- **Given request**
Copy out all of the material, matching it word for word.
━━━━━━━━━━━━━━━━━━━━━━━━━━━━━━
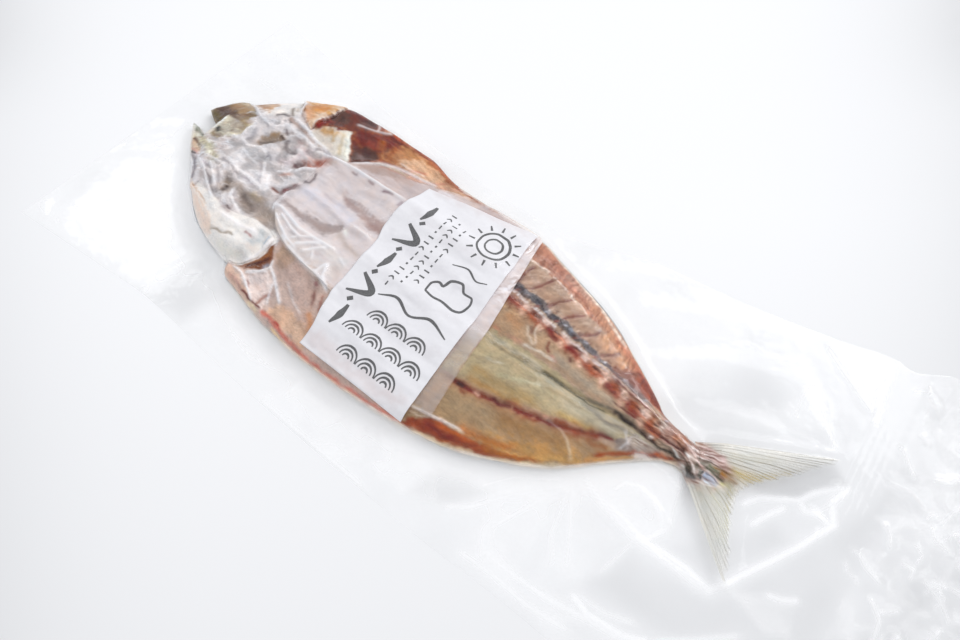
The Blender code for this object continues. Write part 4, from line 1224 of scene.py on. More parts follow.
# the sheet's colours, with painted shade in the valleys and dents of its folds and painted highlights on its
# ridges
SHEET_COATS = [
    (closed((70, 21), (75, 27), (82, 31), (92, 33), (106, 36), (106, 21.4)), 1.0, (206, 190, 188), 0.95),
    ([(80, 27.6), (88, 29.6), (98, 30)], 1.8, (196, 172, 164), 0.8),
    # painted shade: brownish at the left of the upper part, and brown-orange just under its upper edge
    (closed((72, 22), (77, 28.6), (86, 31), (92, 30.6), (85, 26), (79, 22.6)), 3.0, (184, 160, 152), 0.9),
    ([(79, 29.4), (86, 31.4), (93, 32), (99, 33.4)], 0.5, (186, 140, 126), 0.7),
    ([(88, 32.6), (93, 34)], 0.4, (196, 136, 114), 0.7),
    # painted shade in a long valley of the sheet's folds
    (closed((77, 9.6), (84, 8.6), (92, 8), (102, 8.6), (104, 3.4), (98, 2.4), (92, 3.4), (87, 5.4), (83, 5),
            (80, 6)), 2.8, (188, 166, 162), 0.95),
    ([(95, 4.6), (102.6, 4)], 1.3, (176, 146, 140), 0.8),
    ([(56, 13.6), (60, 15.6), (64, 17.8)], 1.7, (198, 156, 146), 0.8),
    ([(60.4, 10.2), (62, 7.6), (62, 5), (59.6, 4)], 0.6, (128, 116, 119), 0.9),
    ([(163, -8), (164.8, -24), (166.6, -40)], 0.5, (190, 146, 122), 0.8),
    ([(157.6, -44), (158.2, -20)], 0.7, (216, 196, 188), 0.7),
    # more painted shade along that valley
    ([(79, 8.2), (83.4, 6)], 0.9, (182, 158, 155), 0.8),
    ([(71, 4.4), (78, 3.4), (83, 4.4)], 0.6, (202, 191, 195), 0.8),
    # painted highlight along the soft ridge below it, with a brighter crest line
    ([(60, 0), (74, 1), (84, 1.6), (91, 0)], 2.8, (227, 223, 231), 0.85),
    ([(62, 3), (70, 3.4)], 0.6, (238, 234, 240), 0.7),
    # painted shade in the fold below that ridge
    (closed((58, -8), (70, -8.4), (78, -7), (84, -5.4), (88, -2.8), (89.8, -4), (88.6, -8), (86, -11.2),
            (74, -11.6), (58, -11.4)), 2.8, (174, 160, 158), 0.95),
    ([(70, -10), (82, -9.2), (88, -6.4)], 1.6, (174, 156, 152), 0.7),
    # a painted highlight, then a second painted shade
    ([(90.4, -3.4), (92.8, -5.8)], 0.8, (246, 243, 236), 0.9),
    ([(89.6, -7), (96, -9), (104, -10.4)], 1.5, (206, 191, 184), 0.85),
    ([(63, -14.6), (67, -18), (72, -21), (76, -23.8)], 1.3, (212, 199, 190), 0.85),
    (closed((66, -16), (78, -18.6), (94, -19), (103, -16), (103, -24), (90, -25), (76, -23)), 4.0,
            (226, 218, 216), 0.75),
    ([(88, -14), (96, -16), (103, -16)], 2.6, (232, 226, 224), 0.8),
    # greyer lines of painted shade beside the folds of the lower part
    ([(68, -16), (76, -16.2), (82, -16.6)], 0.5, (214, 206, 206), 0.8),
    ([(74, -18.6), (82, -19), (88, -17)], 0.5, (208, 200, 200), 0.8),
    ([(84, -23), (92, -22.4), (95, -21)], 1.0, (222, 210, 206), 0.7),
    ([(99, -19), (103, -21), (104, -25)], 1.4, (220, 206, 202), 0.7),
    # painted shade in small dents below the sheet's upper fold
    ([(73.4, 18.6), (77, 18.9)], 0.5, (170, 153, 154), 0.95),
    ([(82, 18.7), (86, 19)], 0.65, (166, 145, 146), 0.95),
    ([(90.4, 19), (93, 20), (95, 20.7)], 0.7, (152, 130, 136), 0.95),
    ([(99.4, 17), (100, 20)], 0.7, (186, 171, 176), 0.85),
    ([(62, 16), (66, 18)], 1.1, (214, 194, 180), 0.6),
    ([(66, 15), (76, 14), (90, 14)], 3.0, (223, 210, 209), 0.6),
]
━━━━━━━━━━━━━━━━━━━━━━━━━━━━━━
- **Exercise response**
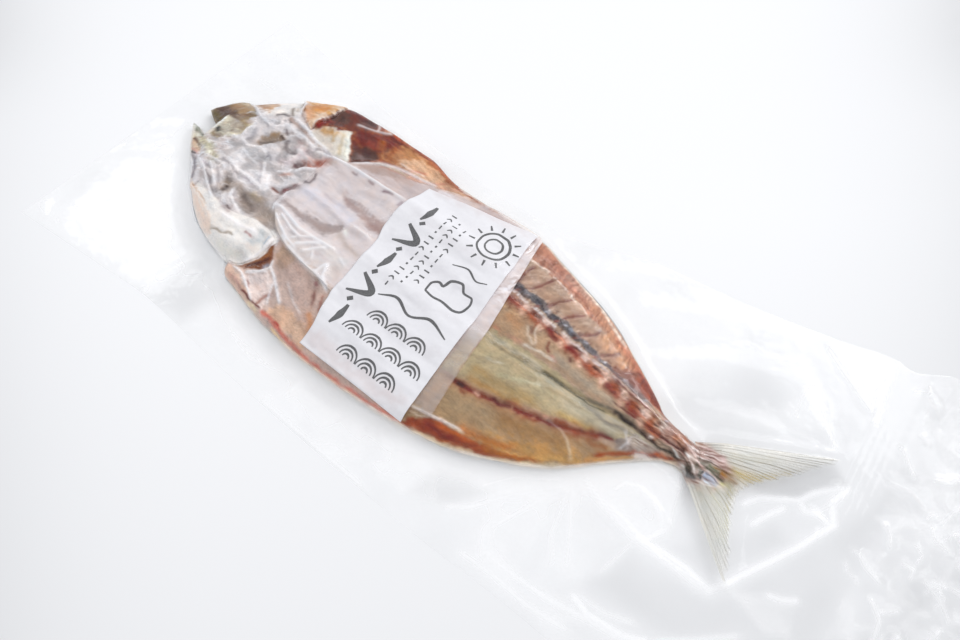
The Blender code for this object continues. Write part 4, from line 1224 of scene.py on. More parts follow.
# the sheet's colours, with painted shade in the valleys and dents of its folds and painted highlights on its
# ridges
SHEET_COATS = [
    (closed((70, 21), (75, 27), (82, 31), (92, 33), (106, 36), (106, 21.4)), 1.0, (206, 190, 188), 0.95),
    ([(80, 27.6), (88, 29.6), (98, 30)], 1.8, (196, 172, 164), 0.8),
    # painted shade: brownish at the left of the upper part, and brown-orange just under its upper edge
    (closed((72, 22), (77, 28.6), (86, 31), (92, 30.6), (85, 26), (79, 22.6)), 3.0, (184, 160, 152), 0.9),
    ([(79, 29.4), (86, 31.4), (93, 32), (99, 33.4)], 0.5, (186, 140, 126), 0.7),
    ([(88, 32.6), (93, 34)], 0.4, (196, 136, 114), 0.7),
    # painted shade in a long valley of the sheet's folds
    (closed((77, 9.6), (84, 8.6), (92, 8), (102, 8.6), (104, 3.4), (98, 2.4), (92, 3.4), (87, 5.4), (83, 5),
            (80, 6)), 2.8, (188, 166, 162), 0.95),
    ([(95, 4.6), (102.6, 4)], 1.3, (176, 146, 140), 0.8),
    ([(56, 13.6), (60, 15.6), (64, 17.8)], 1.7, (198, 156, 146), 0.8),
    ([(60.4, 10.2), (62, 7.6), (62, 5), (59.6, 4)], 0.6, (128, 116, 119), 0.9),
    ([(163, -8), (164.8, -24), (166.6, -40)], 0.5, (190, 146, 122), 0.8),
    ([(157.6, -44), (158.2, -20)], 0.7, (216, 196, 188), 0.7),
    # more painted shade along that valley
    ([(79, 8.2), (83.4, 6)], 0.9, (182, 158, 155), 0.8),
    ([(71, 4.4), (78, 3.4), (83, 4.4)], 0.6, (202, 191, 195), 0.8),
    # painted highlight along the soft ridge below it, with a brighter crest line
    ([(60, 0), (74, 1), (84, 1.6), (91, 0)], 2.8, (227, 223, 231), 0.85),
    ([(62, 3), (70, 3.4)], 0.6, (238, 234, 240), 0.7),
    # painted shade in the fold below that ridge
    (closed((58, -8), (70, -8.4), (78, -7), (84, -5.4), (88, -2.8), (89.8, -4), (88.6, -8), (86, -11.2),
            (74, -11.6), (58, -11.4)), 2.8, (174, 160, 158), 0.95),
    ([(70, -10), (82, -9.2), (88, -6.4)], 1.6, (174, 156, 152), 0.7),
    # a painted highlight, then a second painted shade
    ([(90.4, -3.4), (92.8, -5.8)], 0.8, (246, 243, 236), 0.9),
    ([(89.6, -7), (96, -9), (104, -10.4)], 1.5, (206, 191, 184), 0.85),
    ([(63, -14.6), (67, -18), (72, -21), (76, -23.8)], 1.3, (212, 199, 190), 0.85),
    (closed((66, -16), (78, -18.6), (94, -19), (103, -16), (103, -24), (90, -25), (76, -23)), 4.0,
            (226, 218, 216), 0.75),
    ([(88, -14), (96, -16), (103, -16)], 2.6, (232, 226, 224), 0.8),
    # greyer lines of painted shade beside the folds of the lower part
    ([(68, -16), (76, -16.2), (82, -16.6)], 0.5, (214, 206, 206), 0.8),
    ([(74, -18.6), (82, -19), (88, -17)], 0.5, (208, 200, 200), 0.8),
    ([(84, -23), (92, -22.4), (95, -21)], 1.0, (222, 210, 206), 0.7),
    ([(99, -19), (103, -21), (104, -25)], 1.4, (220, 206, 202), 0.7),
    # painted shade in small dents below the sheet's upper fold
    ([(73.4, 18.6), (77, 18.9)], 0.5, (170, 153, 154), 0.95),
    ([(82, 18.7), (86, 19)], 0.65, (166, 145, 146), 0.95),
    ([(90.4, 19), (93, 20), (95, 20.7)], 0.7, (152, 130, 136), 0.95),
    ([(99.4, 17), (100, 20)], 0.7, (186, 171, 176), 0.85),
    ([(62, 16), (66, 18)], 1.1, (214, 194, 180), 0.6),
    ([(66, 15), (76, 14), (90, 14)], 3.0, (223, 210, 209), 0.6),
]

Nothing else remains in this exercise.